Worldcoin has gained popularity in Kenya for its unique utilization of iris scan technology for identity authentication and cryptocurrency distribution. Hundreds of thousands of customers have already enrolled in the project. However, the suspension imposed by the Kenyan government has left many questions unanswered.

The Ministry of the Interior in Kenya cited concerns about Worldcoin’s collection of eyeball and iris data from citizens as the reason for the suspension. Until public agencies can determine that there are no risks to the general populace, all activities associated with Worldcoin have been halted.

This sudden halt in operations is expected to impact the company’s efforts to expand its reach globally. Worldcoin has not only made a name for itself as a standard cryptocurrency but also with its innovative iris-scanning technology.
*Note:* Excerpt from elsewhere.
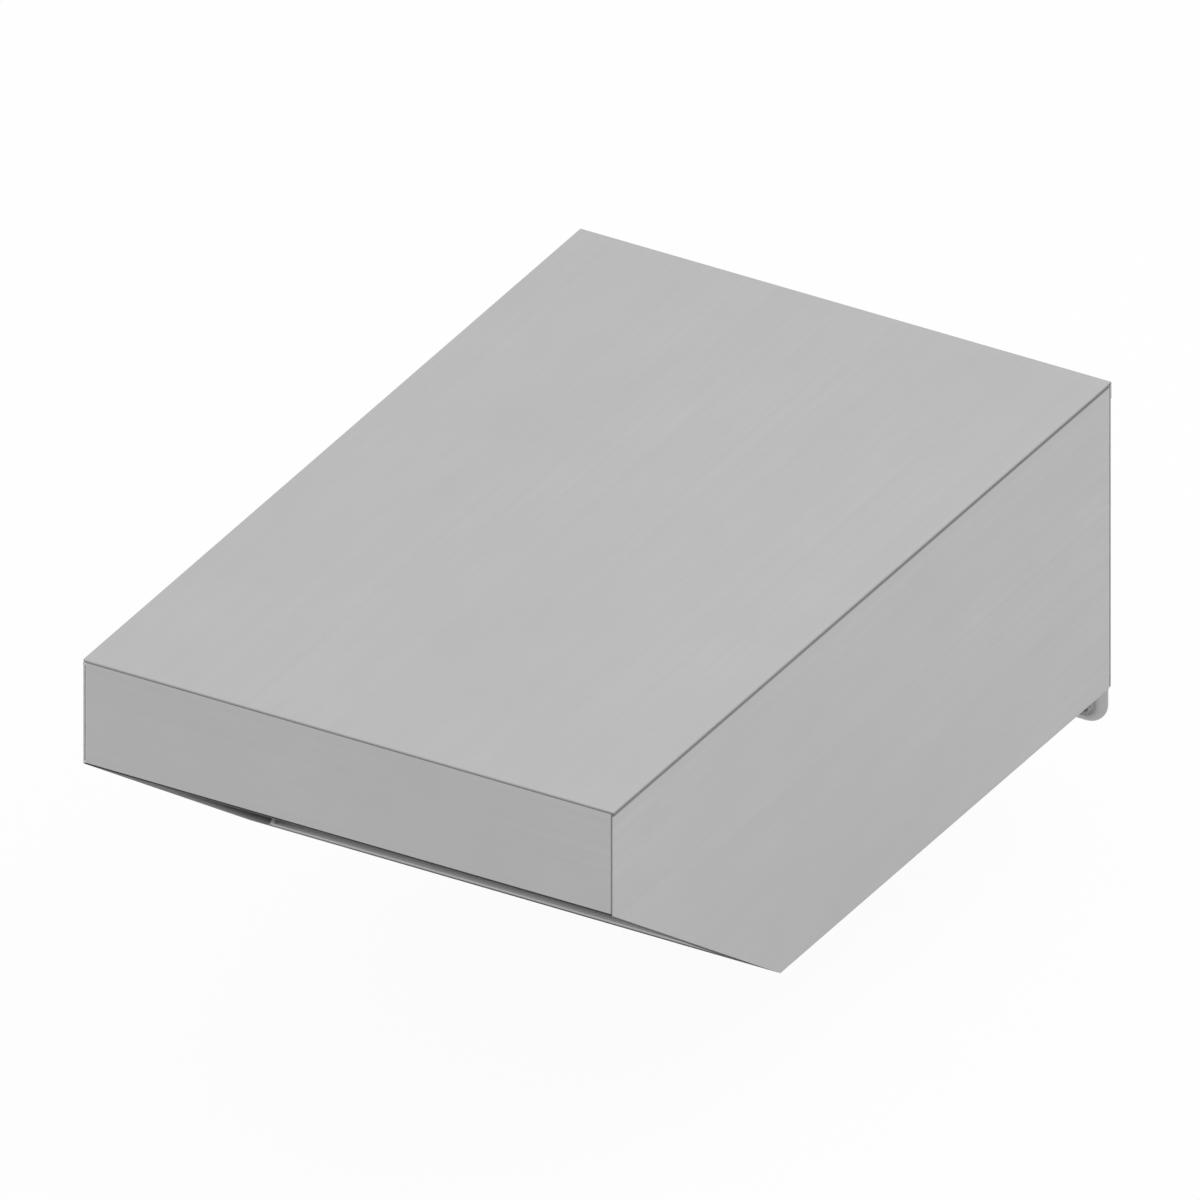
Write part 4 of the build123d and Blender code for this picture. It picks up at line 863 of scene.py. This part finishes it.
def floor():
    """Wide plain floor."""
    half = FLOOR_SIZE / 2
    sheet = bpy.data.meshes.new("floor")
    corners = [(x, y, FLOOR_Z) for x, y in rectangle(-half, -half, half, half)]
    sheet.from_pydata(corners, [], [(0, 1, 2, 3)])
    made = bpy.data.objects.new("floor", sheet)
    bpy.context.scene.collection.objects.link(made)
    sheet.materials.append(floor_finish())


def studio():
    """Even white surroundings."""
    world = bpy.data.worlds.new("studio")
    world.use_nodes = True
    tree = world.node_tree
    tree.nodes.clear()
    out = tree.nodes.new("ShaderNodeOutputWorld")
    strength = {}
    for name, value in (("lighting", WORLD_LIGHT), ("backdrop", 1.0)):
        strength[name] = tree.nodes.new("ShaderNodeBackground")
        strength[name].inputs[0].default_value = (1.0, 1.0, 1.0, 1.0)
        strength[name].inputs[1].default_value = value
    path = tree.nodes.new("ShaderNodeLightPath")
    seen = path.outputs["Is Camera Ray"]
    for kind in ("Is Glossy Ray", "Is Transmission Ray"):
        either = tree.nodes.new("ShaderNodeMath")
        either.operation = "MAXIMUM"
        tree.links.new(seen, either.inputs[0])
        tree.links.new(path.outputs[kind], either.inputs[1])
        seen = either.outputs[0]
    pick = tree.nodes.new("ShaderNodeMixShader")
    tree.links.new(seen, pick.inputs[0])
    tree.links.new(strength["lighting"].outputs[0], pick.inputs[1])
    tree.links.new(strength["backdrop"].outputs[0], pick.inputs[2])
    tree.links.new(pick.outputs[0], out.inputs[0])
    bpy.context.scene.world = world


def lamp(name, kind, where, power, **shape):
    """Soft lamp that looks at the origin."""
    data = bpy.data.lights.new(name, kind)
    data.energy = power
    for setting, value in shape.items():
        setattr(data, setting, value)
    made = bpy.data.objects.new(name, data)
    made.location = where
    made.rotation_euler = (-Vector(where)).to_track_quat("-Z", "Y").to_euler()
    bpy.context.scene.collection.objects.link(made)


def lamps():
    """A wide sun from behind, a soft lamp at the rear right and a weak one at the front left."""
    lamp("overhead", "SUN", where=(-1.3, 2.25, 1.5), power=0.127, angle=math.radians(70))
    lamp("key", "AREA", where=(1.3, 0.9, 1.9), power=13.0, shape="DISK", size=2.0)
    lamp("fill", "AREA", where=(-2.2, -2.0, 1.8), power=6.0, shape="DISK", size=2.2)


camera()
fittings(finish_nodes())
floor()
studio()
lamps()
bpy.context.scene.view_settings.view_transform = "Standard"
The iris scans are part of a broader identity verification process, and customers who undergo the scans are eligible to claim a portion of Worldcoin’s recently launched WLD token. This unique approach attracted many Kenyans, resulting in long queues at shopping centers for the iris scans.

The suspension comes at a time when the Worldcoin project was experiencing substantial popularity in Kenya. Other crypto companies, like Nuzo, took advantage of Worldcoin’s fame by offering conversion services for the tokens. Furthermore, the World App, a cryptocurrency wallet specifically designed for Worldcoin, rapidly climbed to the top of the Kenyan Play Store’s download charts.

Although Worldcoin had legal permission to collect private data under its parent company, Tools for Humanity GmbH, the unexpected suspension raises questions about compliance with the Data Protection Act 2021.

The act imposes strict requirements on data collection, including processing restrictions, quality assurance, and robust security measures. Additionally, the law mandates that personal data be stored within Kenya and sets specific conditions for cross-border processing.

The suspension of Worldcoin’s operations in Kenya leaves the project in a state of uncertainty. The company’s future hinges on addressing the concerns raised by the Kenyan government and ensuring compliance with data protection regulations. Only time will tell if Worldcoin can overcome this hurdle and resume its operations in Kenya and beyond.